Семь – ноль в нашу пользу
Год 1970-й. Теплый майский день. Гена Донской и я – Витя Скерсис – прогуливаем занятия в художественной школе. Естественно, мы идем в Пушкинский музей. На душе чувство абсолютной свободы. Проходя мимо метро, берем мороженое, сливочное, по 19 копеек, с желтой кремовой розочкой, в вафельном хрустящем стаканчике. Мимо, щелкая туфельками, пробегают ТА-КИ-Е девчонки! Но мы их, конечно же, не замечаем. Откусываем по первому, вкуснейшему, кусочку. Поворачиваемся. Смотрим вслед. С веселым щебетом девчонки перебегают через дорогу. Через секунду белые флажки коротеньких юбочек исчезают за углом.
Свобода, сахар, солнце, смех – все это неспроста. Это мир открывается нам. Так же как он открылся до нас Ренуару, Рембрандту, Рублеву. Каждому он открывается по-разному. Это очевидно. Достаточно заглянуть в картины этих мастеров.
Художник в процессе своего развития проходит вкратце стадии развития всего искусства. В прошлом году мы часами стояли у Рембрандта. Сегодня мы сразу идем в зал импрессионистов.
Клод Моне: легкость, мерцание красок. Изображение, разбивающееся на мазки, которые образуют собственную самоценную структуру, поддерживающую и одновременно независимую от изображения. Какая легкость! Какая жизнь! А мы бы сейчас сидели в классе профессора Слонимского и рисовали бы чайники, натюру мортвую.
Сегодня понедельник. В среду класс композиции. Его ведет Александр Данилович Меламид. Надо не забыть рассказать ему о нашем походе. На любой вопрос у него горы информации. Он, безусловно, расскажет и о Моне, и об импрессионистах, и о том, как достичь этой импрессионистской легкости. Он построит мир, где каждая замеченная нами деталь приобретет смысл. Александр Данилович – гений!
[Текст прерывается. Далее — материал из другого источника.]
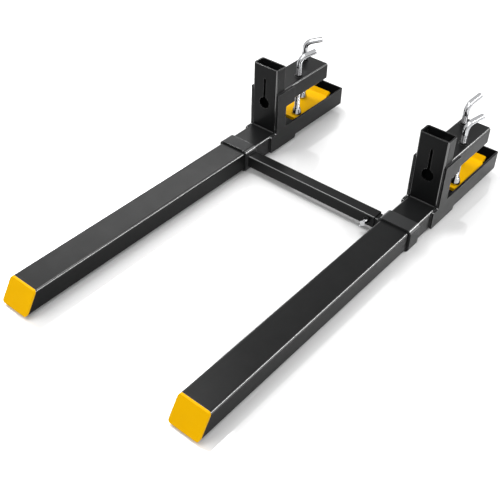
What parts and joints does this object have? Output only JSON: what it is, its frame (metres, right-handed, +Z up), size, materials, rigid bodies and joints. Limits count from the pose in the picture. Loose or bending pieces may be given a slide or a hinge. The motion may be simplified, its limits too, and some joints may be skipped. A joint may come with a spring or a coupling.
{
  "type": "clamp-on pallet forks",
  "caption": "Pair of square-tube pallet forks that clamp to a loader bucket's edge with hand screws, joined by a telescoping stabilizer bar.",
  "frame": {"origin": "bottom centre of the whole pair's bounding box, on the ground under the collars", "axes": "+Y from the fork tips towards the clamps, +Z up, +X from the left fork to the right fork"},
  "size_m": [0.7712, 1.524, 0.3255],
  "materials": {
    "black_powder_coat": "satin powder coat",
    "yellow_paint": "gloss paint",
    "zinc_plate": "bright zinc plate",
    "black_nut": "satin powder coat"
  },
  "bodies": {
    "stabilizer_outer": {"left_collar": "black_powder_coat", "bar_outer": "black_powder_coat", "lock_nut": "black_nut"},
    "left_fork": {"left_fork_tube": "black_powder_coat", "left_tip_plate": "yellow_paint", "left_chain_post": "black_powder_coat", "left_clamp_arm": "black_powder_coat", "left_inner_plate": "black_powder_coat", "left_outer_plate": "black_powder_coat", "left_jaw_floor": "black_powder_coat", "left_jaw_end": "black_powder_coat", "left_front_nut": "black_nut", "left_rear_nut": "black_nut"},
    "left_pad_and_feet": {"left_pad": "yellow_paint", "left_front_foot": "zinc_plate", "left_rear_foot": "zinc_plate"},
    "left_front_clamp_screw": {"left_front_screw": "zinc_plate"},
    "left_rear_clamp_screw": {"left_rear_screw": "zinc_plate"},
    "right_fork": {"right_fork_tube": "black_powder_coat", "right_tip_plate": "yellow_paint", "right_chain_post": "black_powder_coat", "right_clamp_arm": "black_powder_coat", "right_inner_plate": "black_powder_coat", "right_outer_plate": "black_powder_coat", "right_jaw_floor": "black_powder_coat", "right_jaw_end": "black_powder_coat", "right_front_nut": "black_nut", "right_rear_nut": "black_nut"},
    "right_pad_and_feet": {"right_pad": "yellow_paint", "right_front_foot": "zinc_plate", "right_rear_foot": "zinc_plate"},
    "right_front_clamp_screw": {"right_front_screw": "zinc_plate"},
    "right_rear_clamp_screw": {"right_rear_screw": "zinc_plate"},
    "stabilizer_inner": {"bar_inner": "black_powder_coat", "right_collar": "black_powder_coat"},
    "stabilizer_lock_screw": {"lock_screw": "zinc_plate"}
  },
  "joints": [
    {"name": "stabilizer_slide", "type": "slide", "parent": "stabilizer_outer", "child": "stabilizer_inner", "axis": [1, 0, 0], "range_m": [-0.018, 0.28]},
    {"name": "lock_screw_turn", "type": "hinge", "parent": "stabilizer_outer", "child": "stabilizer_lock_screw", "pos_m": [0.2219, 0.182, 0.0435], "axis": [0, -1, 0], "range_deg": [0, 1080]},
    {"name": "left_fork_slide", "type": "slide", "parent": "stabilizer_outer", "child": "left_fork", "axis": [0, 1, 0], "range_m": [-0.08, 0.6]},
    {"name": "left_pad_slide", "type": "slide", "parent": "left_fork", "child": "left_pad_and_feet", "axis": [0, 0, 1], "range_m": [-0.0355, 0.0555]},
    {"name": "left_front_screw_turn", "type": "hinge", "parent": "left_pad_and_feet", "child": "left_front_clamp_screw", "pos_m": [-0.29811, 0.508, 0.1575], "axis": [0, 0, 1], "range_deg": [-5040, 7920]},
    {"name": "left_rear_screw_turn", "type": "hinge", "parent": "left_pad_and_feet", "child": "left_rear_clamp_screw", "pos_m": [-0.35411, 0.615, 0.1575], "axis": [0, 0, 1], "range_deg": [-5100, 7980]},
    {"name": "right_fork_slide", "type": "slide", "parent": "stabilizer_inner", "child": "right_fork", "axis": [0, 1, 0], "range_m": [-0.08, 0.6]},
    {"name": "right_pad_slide", "type": "slide", "parent": "right_fork", "child": "right_pad_and_feet", "axis": [0, 0, 1], "range_m": [-0.0355, 0.0555]},
    {"name": "right_front_screw_turn", "type": "hinge", "parent": "right_pad_and_feet", "child": "right_front_clamp_screw", "pos_m": [0.3529, 0.508, 0.1575], "axis": [0, 0, 1], "range_deg": [-5040, 7920]},
    {"name": "right_rear_screw_turn", "type": "hinge", "parent": "right_pad_and_feet", "child": "right_rear_clamp_screw", "pos_m": [0.2969, 0.615, 0.1575], "axis": [0, 0, 1], "range_deg": [-5100, 7980]}
  ],
  "couplings": [
    {"joint": "left_pad_slide", "follows": "left_front_screw_turn", "m_per_rad": 0.00039789},
    {"joint": "left_rear_screw_turn", "follows": "left_front_screw_turn", "ratio": 1},
    {"joint": "right_pad_slide", "follows": "right_front_screw_turn", "m_per_rad": 0.00039789},
    {"joint": "right_rear_screw_turn", "follows": "right_front_screw_turn", "ratio": 1}
  ]
}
Год 1972-й. Екатерина Игоревна Арнольд, жена нашего учителя, приводит нас и группу своих учеников в мастерскую Оскара Рабина. Это небольшая квартира, по-моему, на первом этаже. На стенах живопись: «Селедка на орденоносной “Правде”», «Паспорт», «Вид Тарусы»… Екатерина Игоревна с почтением расспрашивает. Мы с почтением слушаем. В душе тоска. С точки зрения живописи это даже не уровень «Бубнового валета». Что старик хочет сказать? Что Советская власть плохая? Мы это и так знаем. Решаем, что это критический реализм.